Report on Karangetang (Indonesia) — 9 March-15 March 2011
Smithsonian / US Geological Survey Weekly Volcanic Activity Report, 9 March-15 March 2011
Managing Editor: Sally Kuhn Sennert
Please cite this report as:
Global Volcanism Program, 2011. Report on Karangetang (Indonesia). In: Sennert, S K (ed.), Weekly Volcanic Activity Report, 9 March-15 March 2011. Smithsonian Institution and US Geological Survey.
2.781°N, 125.407°E; summit elev. 1797 m
All times are local (unless otherwise noted)
Based on analyses of satellite imagery, the Darwin VAAC reported that on 11 March an ash plume from Karangetang rose to an altitude of 2.4 km (8,000 ft) a.s.l. and drifted 55 km SW. According to news reports, lava flows at the summit were visible on 11 March. Blocks originating from the lava dome traveled as far as 2 km down the flanks. Hot gas clouds also descended the flanks. The VAAC also noted that on 13 March an ash plume rose to an altitude of 3.7 km (12,000 ft) a.s.l. and drifted 37 km.

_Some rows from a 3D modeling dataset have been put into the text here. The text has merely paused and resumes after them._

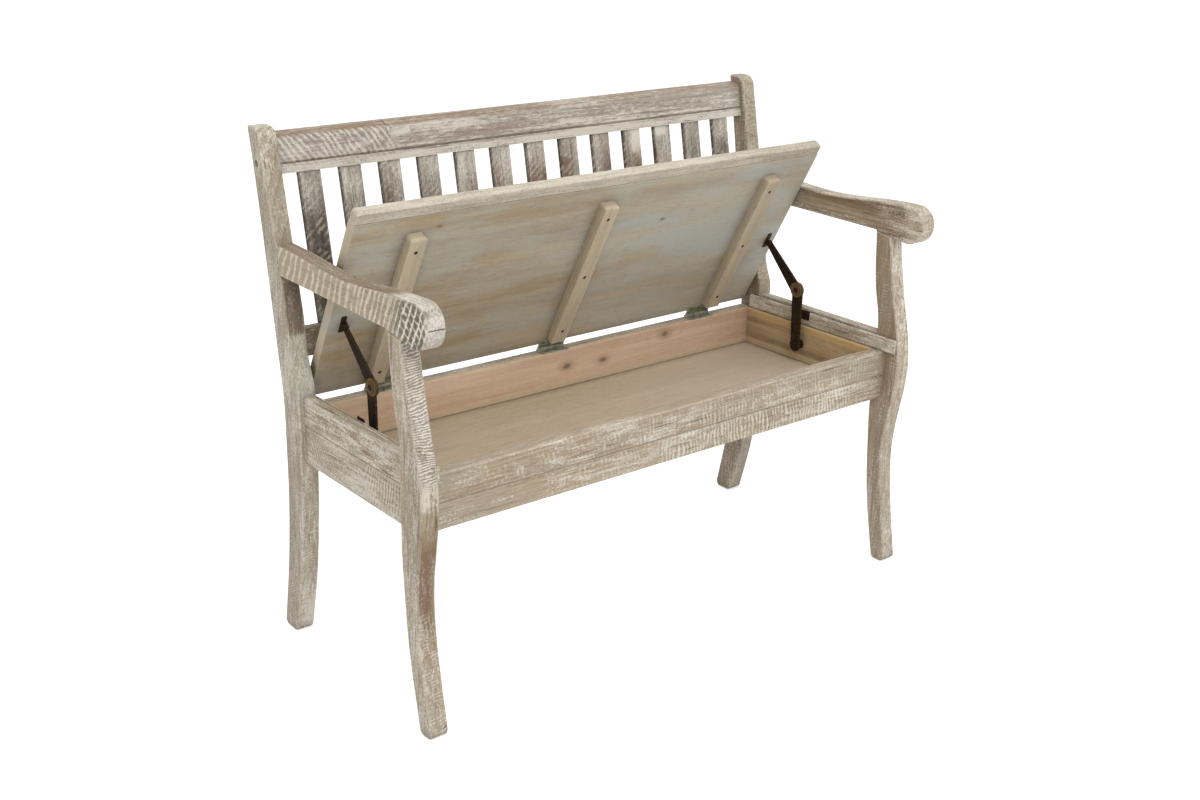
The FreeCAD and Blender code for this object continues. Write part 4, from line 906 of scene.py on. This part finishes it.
def studio_sky():
    """A white surround: full strength where it is seen, less where it lights."""
    world = bpy.data.worlds.new("studio_white")
    scene.world = world
    world.use_nodes = True
    tree = world.node_tree
    tree.nodes.clear()
    strength = reckon(tree, "MULTIPLY_ADD", seen_share(tree), 0.3, 0.7)
    background = add(tree, "ShaderNodeBackground", {"Color": (1, 1, 1, 1), "Strength": strength})
    output = add(tree, "ShaderNodeOutputWorld")
    tree.links.new(background.outputs[0], output.inputs["Surface"])


def soft_lamp(name, place, target, width, watts, tint):
    """A square lamp that looks at a target."""
    lamp = bpy.data.lights.new(name, "AREA")
    lamp.shape = "SQUARE"
    lamp.size = width
    lamp.energy = watts
    lamp.color = tint
    holder = bpy.data.objects.new(name, lamp)
    scene.collection.objects.link(holder)
    holder.location = place
    holder.rotation_euler = (Vector(target) - Vector(place)).to_track_quat("-Z", "Y").to_euler()


studio_floor()
studio_sky()
soft_lamp("window_light", (-1.6, -3.2, 3.4), target=(0, 0, 0.5), width=2.2, watts=85, tint=(1, 0.99, 0.975))
soft_lamp("side_light", (3.2, -1.5, 2.2), target=(0, 0, 0.4), width=2.0, watts=25, tint=(0.96, 0.98, 1))
soft_lamp("top_light", (-0.3, 0.2, 3.6), target=(0, 0, 0.4), width=2.0, watts=25, tint=(1, 1, 1))

# The camera stands in front of the bench's left end and looks down on it
IMAGE_WIDTH, IMAGE_HEIGHT = 1200, 800
FOCAL_PIXELS = 1453.8
OPTICAL_CENTRE = (522.9, 449.6)
FILM_WIDTH = 36
CAMERA_PLACE = (-1.6172, -1.8799, 1.3001)
TURN, TILT, ROLL = math.radians(-37.29), math.radians(22.44), math.radians(0.80)


def photo_camera():
    """The camera that sees the bench as the photograph does."""
    backwards = Vector((math.sin(TURN) * math.cos(TILT), -math.cos(TURN) * math.cos(TILT), math.sin(TILT)))
    level_right = (-backwards).cross(Vector((0, 0, 1))).normalized()
    level_up = level_right.cross(-backwards)
    right = math.cos(ROLL) * level_right + math.sin(ROLL) * level_up
    upwards = math.cos(ROLL) * level_up - math.sin(ROLL) * level_right
    turned = Matrix((right, upwards, backwards)).transposed().to_4x4()
    camera = bpy.data.objects.new("photo_camera", bpy.data.cameras.new("photo_camera"))
    scene.collection.objects.link(camera)
    camera.matrix_world = Matrix.Translation(CAMERA_PLACE) @ turned
    camera.data.sensor_fit = "HORIZONTAL"
    camera.data.sensor_width = FILM_WIDTH
    camera.data.lens = FILM_WIDTH * FOCAL_PIXELS / IMAGE_WIDTH
    camera.data.shift_x = (IMAGE_WIDTH / 2 - OPTICAL_CENTRE[0]) / IMAGE_WIDTH
    camera.data.shift_y = (OPTICAL_CENTRE[1] - IMAGE_HEIGHT / 2) / IMAGE_WIDTH
    camera.data.clip_start = 0.05
    camera.data.clip_end = 60
    return camera


scene.camera = photo_camera()
scene.view_settings.view_transform = "Standard"
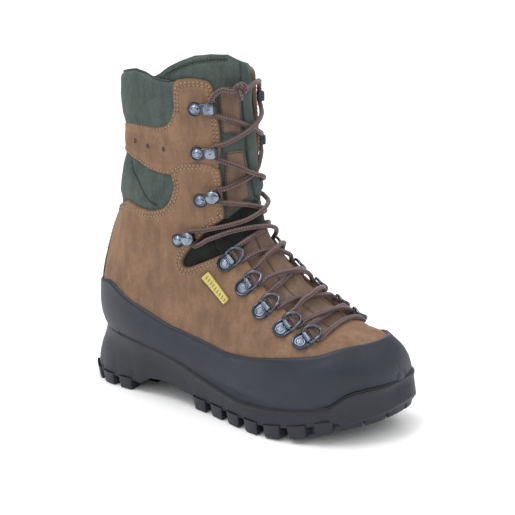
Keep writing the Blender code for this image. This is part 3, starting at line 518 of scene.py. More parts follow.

Geologic Background. Karangetang (Api Siau) volcano lies at the northern end of the island of Siau, north of Sulawesi. The stratovolcano contains five summit craters along a N-S line. It is one of Indonesia's most active volcanoes, with more than 40 eruptions recorded since 1675 and many additional small eruptions that were not documented in the historical record (Catalog of Active Volcanoes of the World: Neumann van Padang, 1951). Twentieth-century eruptions have included frequent explosive activity sometimes accompanied by pyroclastic flows and lahars. Lava dome growth has occurred in the summit craters; collapse of lava flow fronts has also produced pyroclastic flows.